Nora Weiser, Executive Director of the American Cheese Society, based in Denver, says this is the 34th annual national conference the ACS has hosted, and as is the mission of the ACS, there is a focus on sustainability.

“We mean sustainability in a very holistic manner. It’s not just environmental sustainability, which is a major concern for these producers but we mean sustainability as an industry…and for family farms.”

Molly Brown, who was a cheese-monger at Cured when it first opened in Boulder, says that the cheese is a way of connecting.

“I think that changing our agricultural landscape is going to be a really important part of the future of humanity and I think that cheese-makers are sort of at the forefront of that. As a cheese monger it was a good way to be a conduit from people in cities to farms, and farm animals. Those people who live in more rural areas need those dollars from big cities, right, to come back. And it felt really good to see them put something in their mouth and watch them smile.”

Brown now works for Vermont Creamery in Wisconsin. She says that we are still very disconnected from our food.

“I think there is a really big disconnect between people who live in cities and the way that food just shows up on a plate or a grocery story, I think it is really easy to forget that there are people and land and animals behind all of those products.”

Every year a cheese is awarded Best in Show through a blind taste test, and this year there were 2,042 entrants, up 10% from last year. Placing in this competition is a big deal for producers. It validates their discipline, attention to detail and hard work, and affords them the opportunity to tell their story to consumers.

This year’s Best in Show winner was Tarentaise Reserve from Spring Brook Farm in Vermont. They also run Farms for City Kids. Nora Weiser explains that it is important that we cultivate a connection between people and food, and working with kids is a great way to start. They’ve had over 12,00 kids from the New York and Boston areas, kids that don’t have exposure to a farm, come up for a week at a time. Weiser says makes cheese not only connects these kids to their food, but demonstrates practical applications of math and science. In order for consumers to be better educated, Weiser encourages consumers to ask a Certified Cheese Professional at the grocery story, and don’t feel shy to ask for a taste. 

“You know you don’t want to spend a lot of money on a cheese if you don’t know if you’ll like it, so ask at the counting if you can taste it. And they you’ll feel more confident in your purchase”

But you don’t have to go to the cheese counter anymore. The internet is a great place to buy cheese, which is an exciting challenge for Molly Brown and Vermont Creamery.

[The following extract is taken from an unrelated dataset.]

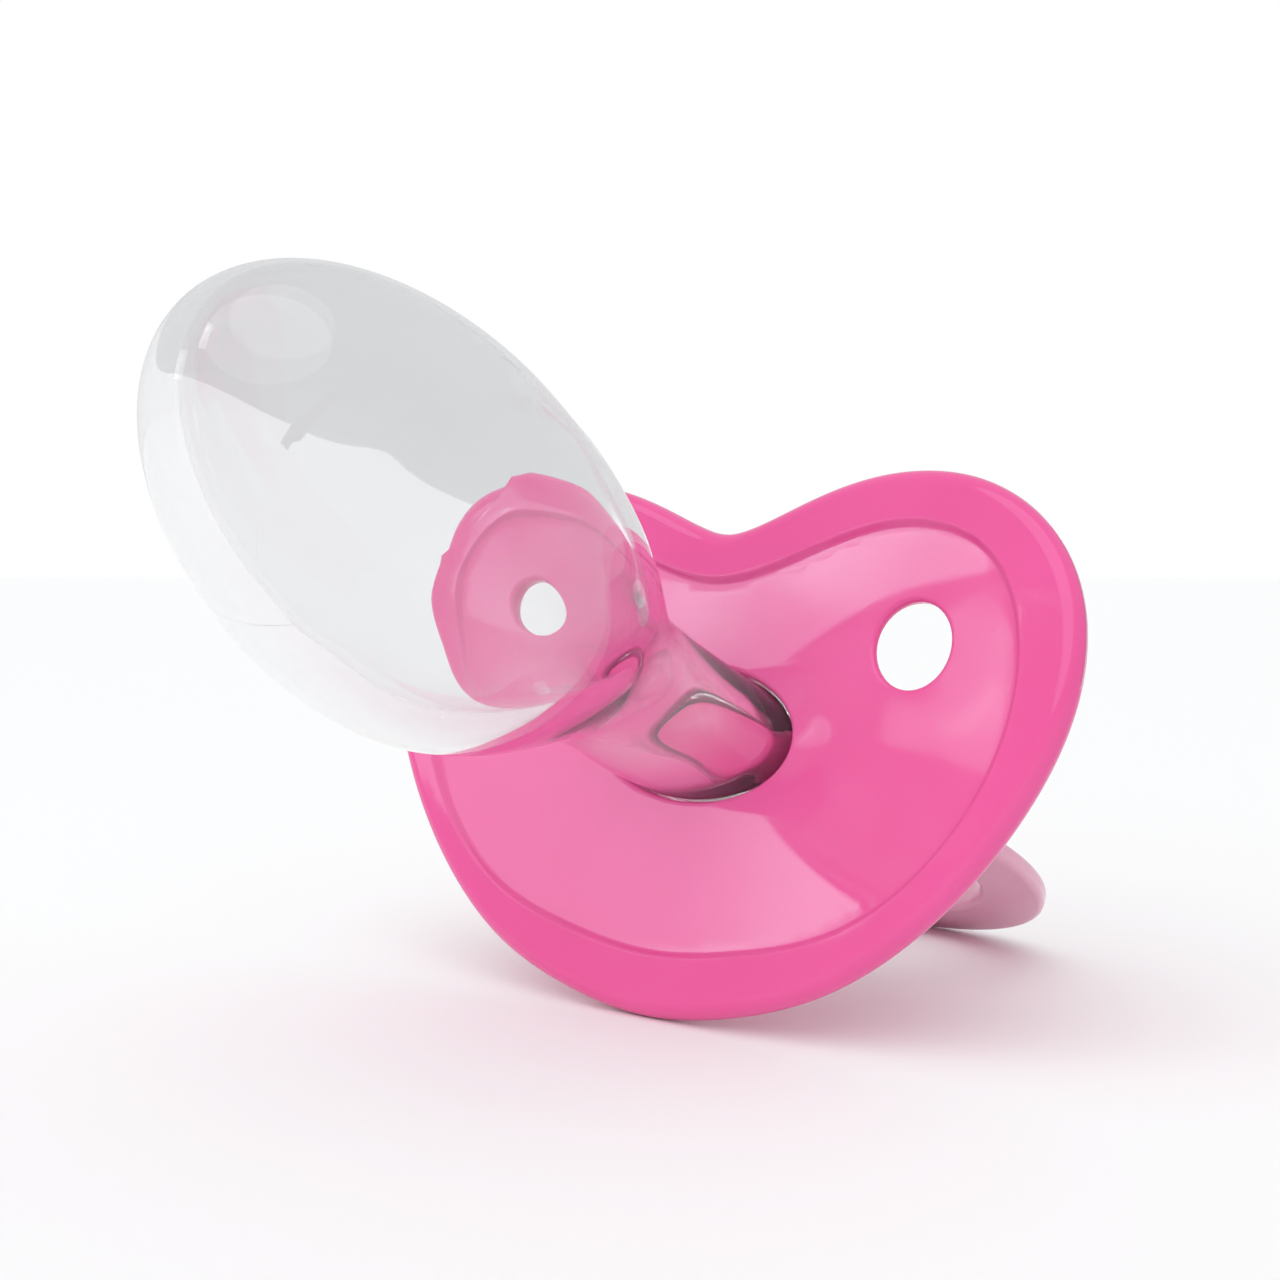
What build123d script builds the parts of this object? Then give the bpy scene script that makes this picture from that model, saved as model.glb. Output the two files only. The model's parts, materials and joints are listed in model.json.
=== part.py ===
from build123d import *
import os
from math import cos, hypot, radians, sin, sqrt, tan

# A baby pacifier: a dished guard, a hollow soft teat, the plug and rear cap that clamp
# the teat in the guard, and a swinging ring handle on the rear cap's two ears.
#
# Each piece is drawn in the guard's own axes: X across the face, Y up towards the nose
# notch, Z out along the teat. The last step stands the pacifier on its lower rim and the
# end of its ring, with the teat pointing up and forwards (-Y).

# Driving dimensions, in millimetres and degrees
GUARD_HALF_WIDTH = 24.75
GUARD_NOTCH = 12.5          # height of the nose notch above the teat axis
GUARD_CHIN = 16.8           # depth of the lower rim below the teat axis
GUARD_THICKNESS = 2.2
GUARD_DISH_RADIUS = 150.0   # the face is hollow towards the mouth
GUARD_EDGE_ROUND = 1.0
PAN_HALF_WIDTH = 21.3       # the pan lies inside a raised border
PAN_NOTCH = 9.4
PAN_CHIN = 13.2
PAN_DEPTH = 0.35
VENT_X = 14.3
VENT_Y = 5.7
VENT_RADIUS = 2.5
VENT_LAND = 0.6             # straight part of a vent, behind the face
VENT_FLARE = 40.0           # behind it the vent opens out at this angle

# The teat's sections from the guard to its widest place: each one's centre (Z, then Y),
# half width, half height, and how far it leans towards the palate
TEAT_SECTIONS = [
    (0.0, 0.0, 6.8, 3.95, 0.0),
    (4.2, 0.6, 6.1, 4.15, 4.0),
    (8.3, 1.4, 5.4, 4.4, 7.0),
    (12.6, 2.0, 7.1, 5.4, 7.0),
    (16.9, 2.5, 9.3, 7.6, 8.5),
    (21.1, 3.3, 10.1, 9.2, 13.5),
    (25.2, 4.5, 10.2, 9.6, 21.8),
]
TIP_LENGTH = 16.25          # widest section to the tip, along the lean
TIP_START = 12.0            # angle round the tip's profile where the round tip takes over
TEAT_WALL = 1.6
CAVITY_RISE = 1.0           # the bulb's wall is thinner above than below by twice this

SOCKET_GAP = 0.15
FLANGE_A = 9.2
FLANGE_B = 6.4
FLANGE_THICKNESS = 1.0
SOCKET_LIP = 1.2            # guard left in front of the flange
PLATE_GAP = 0.05
BOSS_WALL = 1.6
BOSS_DEPTH = 3.6            # how far the boss reaches behind the face
PLUG_NOSE = -0.4            # the plug's nose stops just behind the face
PLUG_ROUND = 0.3
CAP_THICKNESS = 1.35
CAP_ROUND = 0.9

HINGE_Y = -0.8
HINGE_Z = -7.2
EAR_X = 4.5                 # inner face of an ear
EAR_THICKNESS = 1.6
EAR_RADIUS = 1.7
EAR_ROUND = 0.3
PIN_RADIUS = 0.8
PIN_CLEARANCE = 0.05
EAR_GAP = 0.2

RING_RADIUS = 13.8
RING_HOLE_RADIUS = 9.6
RING_THICKNESS = 2.4
RING_EDGE = 1.1             # thickness at the outer edge, whose top slopes down to it
RING_ROUND = 0.4
RING_REACH = 11.95          # hinge axis to the ring's centre
RING_DROOP = 12.86          # the ring hangs this far below the teat axis line

STANDING_TILT = 16.3        # the teat points this far above the floor


def closed_outline(half):
    """A smooth closed face from the right half of its outline, top point first."""
    left = [(-x, y) for x, y in reversed(half[1:-1])]
    return make_face(Spline(*half, *left, periodic=True))


def guard_outline():
    """Two raised lobes beside a nose notch, narrowing to a broad chin."""
    w = GUARD_HALF_WIDTH
    half = [
        (0, GUARD_NOTCH),
        (0.09 * w, GUARD_NOTCH + 0.5),
        (0.21 * w, GUARD_NOTCH + 1.7),
        (0.36 * w, GUARD_NOTCH + 2.9),
        (0.53 * w, GUARD_NOTCH + 3.35),
        (0.715 * w, GUARD_NOTCH + 2.5),
        (0.87 * w, GUARD_NOTCH + 0.1),
        (0.972 * w, GUARD_NOTCH - 3.65),
        (w, 4.4),
        (0.885 * w, -3.9),
        (0.69 * w, -10.0),
        (0.47 * w, 2.8 - GUARD_CHIN),
        (0.235 * w, 0.75 - GUARD_CHIN),
        (0, -GUARD_CHIN),
    ]
    return closed_outline(half)


def pan_outline():
    """The sunken pan inside the guard's border, narrower at the top than at the sides."""
    w = PAN_HALF_WIDTH
    half = [
        (0, PAN_NOTCH),
        (0.27 * w, PAN_NOTCH + 1.4),
        (0.62 * w, PAN_NOTCH + 3.2),
        (0.88 * w, PAN_NOTCH + 1.3),
        (w, 4.9),
        (0.87 * w, -4.8),
        (0.57 * w, 2.6 - PAN_CHIN),
        (0.28 * w, 0.7 - PAN_CHIN),
        (0, -PAN_CHIN),
    ]
    return closed_outline(half)


def sagitta(distance):
    """How far the guard's face has come forward at a distance from the teat axis."""
    return GUARD_DISH_RADIUS - sqrt(GUARD_DISH_RADIUS**2 - distance**2)


def dish(radius):
    """A ball whose near surface is the guard's face, its poles kept off the face."""
    ball = Rot(90, 0, 0) * Sphere(radius)
    return Pos(0, 0, GUARD_DISH_RADIUS) * ball


def prism(sketch, low, high):
    """A sketch pushed from Z = low to Z = high."""
    return Pos(0, 0, low) * extrude(sketch, high - low)


def guard():
    """The dished guard with its pan, two vents, the teat socket and the rear boss."""
    slab = prism(guard_outline(), -8, 12)
    face = dish(GUARD_DISH_RADIUS)
    shell = (slab & dish(GUARD_DISH_RADIUS + GUARD_THICKNESS)) - face
    rims = shell.edges().filter_by(lambda e: e.length > 2 * GUARD_HALF_WIDTH)
    shell = fillet(rims, GUARD_EDGE_ROUND)
    pan = prism(pan_outline(), -8, 12) & dish(GUARD_DISH_RADIUS + PAN_DEPTH)
    shell = shell - pan
    boss = prism(Ellipse(FLANGE_A + BOSS_WALL, FLANGE_B + BOSS_WALL), -BOSS_DEPTH, -GUARD_THICKNESS / 2)
    shell = shell + boss
    neck_a, neck_b = TEAT_SECTIONS[0][2:4]
    mouth = prism(Ellipse(neck_a + SOCKET_GAP, neck_b + SOCKET_GAP), -8, 12)
    pocket = prism(Ellipse(FLANGE_A + SOCKET_GAP, FLANGE_B + SOCKET_GAP), -8, -SOCKET_LIP)
    shell = shell - mouth - pocket
    for side in (-1, 1):
        shell = shell - Pos(side * VENT_X, VENT_Y, 0) * vent()
    return shell


def vent():
    """The space of one vent: straight at the face, opening out behind it."""
    face = sagitta(hypot(VENT_X, VENT_Y)) - PAN_DEPTH
    depth = 3.0
    flare = Cone(VENT_RADIUS + depth * tan(radians(VENT_FLARE)), VENT_RADIUS, depth)
    return Cylinder(VENT_RADIUS, 30) + Pos(0, 0, face - VENT_LAND - depth / 2) * flare


def teat_form(inset, low, rise=0):
    """The teat's solid form from Z = low to the tip, inset from its outer surface, with
    the bulb moved up by rise."""
    foot_a, foot_b = TEAT_SECTIONS[0][2:4]
    widest_z, y, widest_a, widest_b, lean = TEAT_SECTIONS[-1]
    place = Pos(0, y + rise, widest_z) * Rot(-lean, 0, 0)
    length = TIP_LENGTH - inset
    start = radians(TIP_START)
    ring_a = (widest_a - inset) * cos(start)
    ring_b = (widest_b - inset) * cos(start)
    foot = prism(Ellipse(foot_a - inset, foot_b - inset), low, 0)
    faces = []
    for z, y, a, b, lean in TEAT_SECTIONS:
        centre = Pos(0, y + rise * z / widest_z, z)
        faces.append(centre * Rot(-lean, 0, 0) * Ellipse(a - inset, b - inset))
    faces.append(place * Pos(0, 0, length * sin(start)) * Ellipse(ring_a, ring_b))
    body = loft([face.face() for face in faces])
    arc = EllipticalCenterArc((0, 0), widest_a - inset, length, start_angle=TIP_START, arc_size=90 - TIP_START)
    sides = Polyline((0, length), (0, length * sin(start)), (ring_a, length * sin(start)))
    tip = revolve(Plane.XZ * make_face([arc, sides]), Axis.Z)
    tip = scale(tip, by=(1, (widest_b - inset) / (widest_a - inset), 1))
    return foot + body + place * tip


def teat():
    """The hollow teat: bulb, neck and the flange that the plug clamps in the guard."""
    flange_top = -SOCKET_LIP - PLATE_GAP
    flange_low = flange_top - FLANGE_THICKNESS
    flange = prism(Ellipse(FLANGE_A, FLANGE_B), flange_low, flange_top)
    cavity = teat_form(TEAT_WALL, flange_low - 1, CAVITY_RISE)
    return teat_form(0, flange_low) + flange - cavity


def teat_plug():
    """The plug: a plate behind the flange and a round-topped nose inside the neck."""
    plate_top = -SOCKET_LIP - FLANGE_THICKNESS - 2 * PLATE_GAP
    plate = prism(Ellipse(FLANGE_A, FLANGE_B), -BOSS_DEPTH, plate_top)
    inset = TEAT_WALL + SOCKET_GAP
    neck_a, neck_b = TEAT_SECTIONS[0][2:4]
    nose = prism(Ellipse(neck_a - inset, neck_b - inset), -BOSS_DEPTH, PLUG_NOSE)
    nose = fillet(nose.edges().group_by(Axis.Z)[-1], PLUG_ROUND)
    return plate + nose


def rear_cap():
    """The cap that closes the boss, with two bored ears for the ring."""
    base = -BOSS_DEPTH - PLATE_GAP
    back = base - CAP_THICKNESS
    plate = prism(Ellipse(FLANGE_A + BOSS_WALL, FLANGE_B + BOSS_WALL), back, base)
    cap = fillet(plate.edges().group_by(Axis.Z)[0], CAP_ROUND)
    for side in (-1, 1):
        middle = side * (EAR_X + EAR_THICKNESS / 2)
        eye = Rot(0, 90, 0) * Cylinder(EAR_RADIUS, EAR_THICKNESS)
        stem_height = back + 0.2 - HINGE_Z
        stem = Pos(0, 0, stem_height / 2) * Box(EAR_THICKNESS, 2 * EAR_RADIUS, stem_height)
        ear = eye + stem
        sides = ear.faces().filter_by(Axis.X).edges().filter_by(lambda e: e.center().Z < stem_height - 0.1)
        cap = cap + Pos(middle, HINGE_Y, HINGE_Z) * fillet(sides, EAR_ROUND)
    bore = Pos(0, HINGE_Y, HINGE_Z) * Rot(0, 90, 0) * Cylinder(PIN_RADIUS + PIN_CLEARANCE, 40)
    return cap - bore


def ring_handle():
    """The ring with its hinge barrel and two moulded pins, hanging at its rest angle."""
    half = RING_THICKNESS / 2
    section = Polyline(
        (RING_HOLE_RADIUS, half),
        (RING_RADIUS, half),
        (RING_RADIUS, half - RING_EDGE),
        (RING_HOLE_RADIUS + RING_EDGE, -half),
        (RING_HOLE_RADIUS, -half),
        close=True,
    )
    section = make_face(section)
    section = fillet(section.vertices(), RING_ROUND)
    ring = Pos(0, -RING_REACH, 0) * revolve(Plane.XZ * section, Axis.Z)
    swing = hypot(EAR_RADIUS, RING_THICKNESS / 2) + EAR_GAP
    for side in (-1, 1):
        notch = Rot(0, 90, 0) * Cylinder(swing, EAR_THICKNESS + 2 * EAR_GAP)
        ring = ring - Pos(side * (EAR_X + EAR_THICKNESS / 2), 0, 0) * notch
    barrel = Rot(0, 90, 0) * Cylinder(0.5 * RING_THICKNESS, 2 * (EAR_X - EAR_GAP))
    pins = Rot(0, 90, 0) * Cylinder(PIN_RADIUS, 2 * (EAR_X + EAR_THICKNESS + EAR_GAP))
    ring = ring + barrel + pins
    return Pos(0, HINGE_Y, HINGE_Z) * Rot(90 - RING_DROOP, 0, 0) * ring


pieces = {
    "guard": guard(),
    "teat": teat(),
    "teat_plug": teat_plug(),
    "rear_cap": rear_cap(),
    "ring_handle": ring_handle(),
}

# Stand the pacifier up, then put the origin on the floor under the middle of its box
stand = Rot(90 - STANDING_TILT, 0, 0)
standing = {name: stand * piece for name, piece in pieces.items()}
boxes = [piece.bounding_box() for piece in standing.values()]
front = min(box.min.Y for box in boxes)
rear = max(box.max.Y for box in boxes)
floor = min(box.min.Z for box in boxes)
to_floor = Pos(0, -(front + rear) / 2, -floor)

os.makedirs("parts", exist_ok=True)
for name, piece in standing.items():
    export_step(to_floor * piece, f"parts/{name}.step")

hinge = (to_floor * stand * Pos(0, HINGE_Y, HINGE_Z)).position
print("hinge axis passes through", hinge)
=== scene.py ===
import json
import math

import bmesh
import bpy
import numpy as np
from mathutils import Matrix, Vector
from mathutils.geometry import delaunay_2d_cdt


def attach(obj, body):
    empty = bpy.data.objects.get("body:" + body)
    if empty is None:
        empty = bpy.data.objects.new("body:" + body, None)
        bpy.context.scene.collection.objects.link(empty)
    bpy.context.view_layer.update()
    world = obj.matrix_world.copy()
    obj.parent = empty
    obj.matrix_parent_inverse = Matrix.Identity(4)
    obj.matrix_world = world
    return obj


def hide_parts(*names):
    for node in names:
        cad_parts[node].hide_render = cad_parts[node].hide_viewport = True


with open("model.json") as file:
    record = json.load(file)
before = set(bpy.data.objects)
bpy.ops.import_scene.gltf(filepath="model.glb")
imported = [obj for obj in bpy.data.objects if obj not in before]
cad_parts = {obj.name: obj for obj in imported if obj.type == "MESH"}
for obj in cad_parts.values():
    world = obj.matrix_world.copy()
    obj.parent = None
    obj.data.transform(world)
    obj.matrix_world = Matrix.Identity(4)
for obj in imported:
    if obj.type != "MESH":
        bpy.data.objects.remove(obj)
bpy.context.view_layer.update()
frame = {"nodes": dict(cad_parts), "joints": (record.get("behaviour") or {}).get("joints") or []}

# Shapes are worked out in the guard's own axes, in millimetres: X across the face,
# Y up towards the nose notch, Z out along the teat. row_frame() stands them up.

# The guard
HALF_WIDTH = 24.75
NOTCH = 12.5
CHIN = 16.8
DISH = 150.0
THICKNESS = 2.2
RIM_ROUND = 1.0
PAN_HALF_WIDTH = 21.3
PAN_NOTCH = 9.4
PAN_CHIN = 13.2
PAN_DEPTH = 0.35
PAN_WALL = 0.24             # half width of the step down into the pan
BORDER_SLOPE = 0.07         # the border falls away a little towards the rim
VENT = (14.3, 5.7)
VENT_RADIUS = 2.5
VENT_LAND = 0.6
VENT_FLARE = math.tan(math.radians(40.0))
VENT_ROUND = 0.3
MOUTH = (6.95, 4.1)         # the opening for the teat's neck
MOUTH_ROUND = 0.35
POCKET = (9.35, 6.55)
POCKET_TOP = -1.2
BOSS = (10.8, 8.0)
BOSS_END = -3.6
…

“Sort of the way we’ve done it in the past is you put something on promotion, at wholefoods, a customer goes in, it is five bucks off a pound, you sell a lot of cheese. But those promotions aren’t always communicated via a digital platform and I think it is really cool to be able to figure out ways to use that new technology to our advantage, but I think it will be a couple of years.”

Consumers desire for local food is driving a lot of growth in the industry, but there are still a lot of challenges. The market is becoming saturated, which increases competition and slows growth for individual farms. Additionally, looming FDA regulations have unknown impacts on small producers. The American Cheese Society wants to ensure that small producers have a seat at the table, and the resources they need to thrive.

October has been designated as American Cheese Month.